Me encantaría participar de la calma filosófica de un Stephen King, que al evaluar un proceso con puntos de contacto con el nuestro —el presente de los Estados Unidos— concluye que "Trump es una piedra renal en cuerpo de la política: ya pasará". Nosotros no podemos esperar que la naturaleza siga su curso. Tenemos que apurar el tratamiento, porque el mal que nos aqueja es invasivo, veloz e implacable y se mide en muertes y en millones de vidas malogradas. Por eso en agosto y en octubre debemos obtener una diferencia abrumadora en materia de votos, pero además hay algo que urge hacer ya mismo, hoy, ahora; y eso es hacer sentir en las calles del país la contundencia física de nuestro compromiso con la democracia de verdad.

Por fortuna, esto ya está pasando. Algo que el gobierno no previó, porque no cuenta con herramientas para asimilar un movimiento semejante.
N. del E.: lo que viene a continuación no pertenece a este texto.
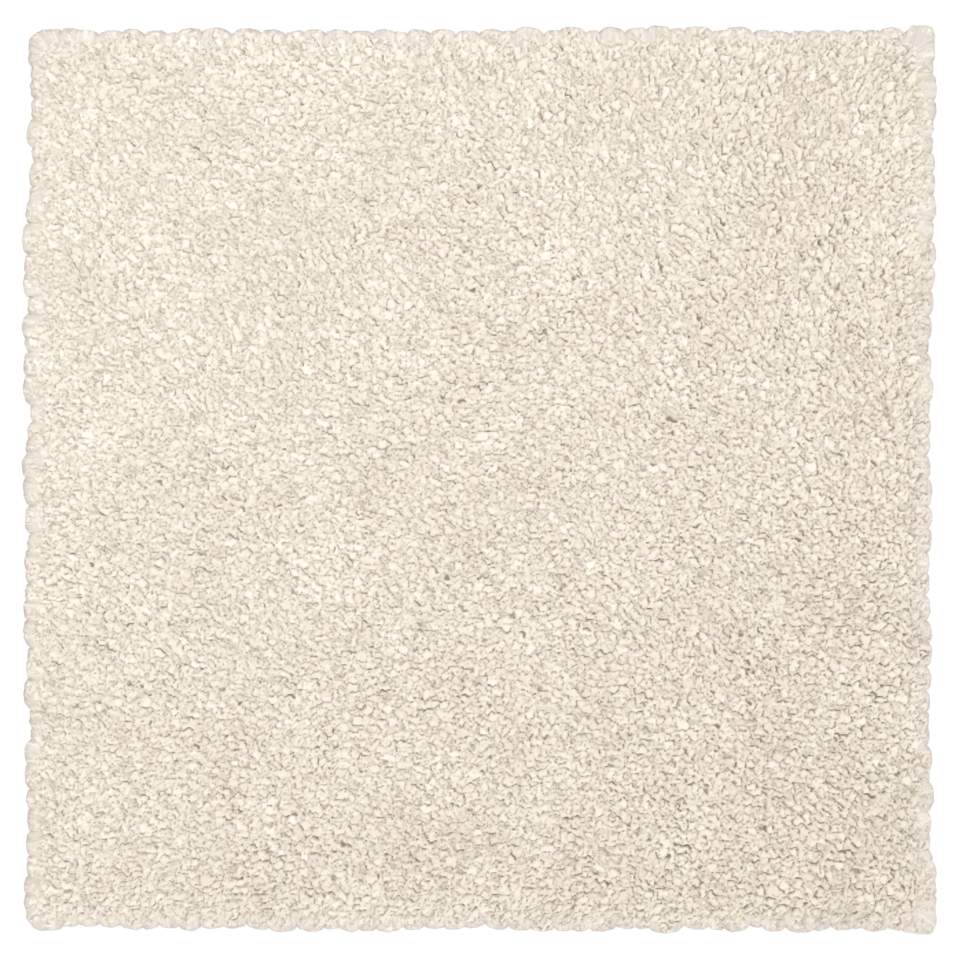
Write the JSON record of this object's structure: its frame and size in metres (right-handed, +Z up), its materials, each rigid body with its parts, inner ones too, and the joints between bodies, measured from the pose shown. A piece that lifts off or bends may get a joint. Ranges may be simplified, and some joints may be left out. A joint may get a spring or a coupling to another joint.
{
  "type": "shag rug",
  "caption": "Small square shag rug lying flat: deep uneven pile on a woven backing, with loose locks round its rim.",
  "frame": {"origin": "middle of the flat underside, on the floor", "axes": "+Z up through the pile, +X to the right and +Y away from the viewer as the rug is seen from above"},
  "size_m": [0.81, 0.8047, 0.0334],
  "materials": {
    "pile_yarn": "soft matt cream pile yarn, fluffy, with darker hollows between the tufts",
    "backing_cloth": "matt tan plain-woven backing cloth"
  },
  "bodies": {
    "root": {"backing": "backing_cloth", "pile": "pile_yarn"}
  },
  "joints": []
}
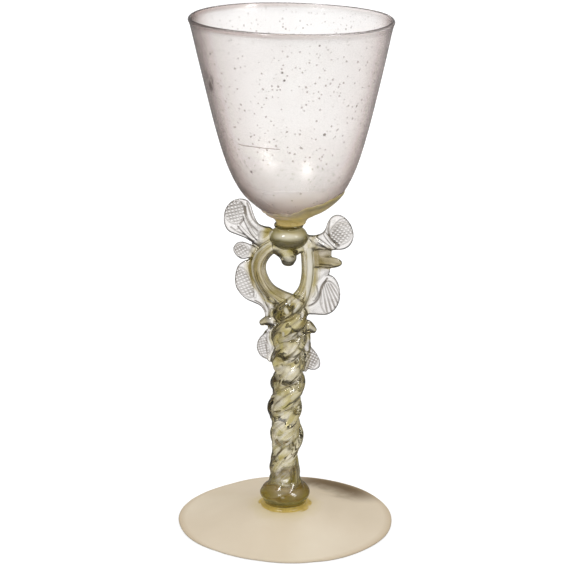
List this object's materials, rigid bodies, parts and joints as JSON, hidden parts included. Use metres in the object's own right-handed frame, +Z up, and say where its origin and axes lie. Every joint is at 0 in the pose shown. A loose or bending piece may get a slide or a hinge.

En su ideología escrita con palotes (que podría sintetizarse reescribiendo a Dumas: Todos para uno, y uno para uno), consta que cada ciudadano juega la personal, amarroca lo que puede y le enseña los dientes al de al lado. (No deja de ser paradójico que Macri y su banda vendan meritocracia, cuando no los asiste más mérito que la fortuna de haber nacido en cuna de oro; pero esto es tema para otra ocasión. De momento, basta con tener claro que cierta gente funda su relevancia en los términos de la canción de Chico Novarro: Muchos humanos son importantes / silla mediante / y látigo en mano.)

Lo que no pudieron ver, porque se trata de un impulso que les resulta extranjero, es que la gente no iba a actuar como ellos. Y que en lugar de replegarse a su zona segura, haciendo la propia, el pueblo ocuparía los espacios que dejaron vacíos en el marco de su ejercicio criminal —por abandónico— del poder del Estado. En ese contexto hay que entender la creación de medios que proporcionan la información que el gobierno escamotea; la procura de estadísticas que el gobierno oculta (fue una iniciativa popular la que reveló que en CABA no viven 1146 personas en la calle, como pretenden Larreta y Santilli, sino al menos 7251); y la puesta en marcha de medidas para paliar la emergencia social, como se desplegaron tanto en River como en templos religiosos y universidades. Particularmente en estos días, asistimos al espectáculo de un despliegue de autodeterminación por parte del pueblo, que está saliendo a las calles y organizándose para demostrar que no todo es hielo en la ciudad.

 

 

Y en las calles no se mueven sólo aquellos que ya las fatigaban como laburantxs, desocupadxs o colectivos agredidos por la acción u omisión de este combo que es gobierno nada más que en los papeles; me refiero a la gente que viene protestando desde hace rato, en defensa de su supervivencia y la de los suyos. El formidable despliegue de solidaridad de estas horas —que, no dudo, es apenas el inicio de una nueva organicidad política, energía vital que ocupa los espacios que el poder formal deja vacíos— puso a trabajar juntos a los que están jodidos pero también a aquellos que nos las rebuscamos y todavía no fuimos heridos debajo de la línea de flotación; aquellos que, aunque podríamos concentrarnos en nuestros asuntos y pasarla pipa, gozamos embarrándonos en la medida en que nos manchemos ayudando a otrxs a salir de su pozo. Porque, por un lado, entendemos como el Chiquito Favio que no se puede ser feliz de verdad en soledad. Y porque además, si algo nos demostró la tragedia de los Zacarías es que está en juego mucho más que una elección.

Lo que se fructifique o se mutile durante estos meses será, lisa y llanamente, nuestra humanidad.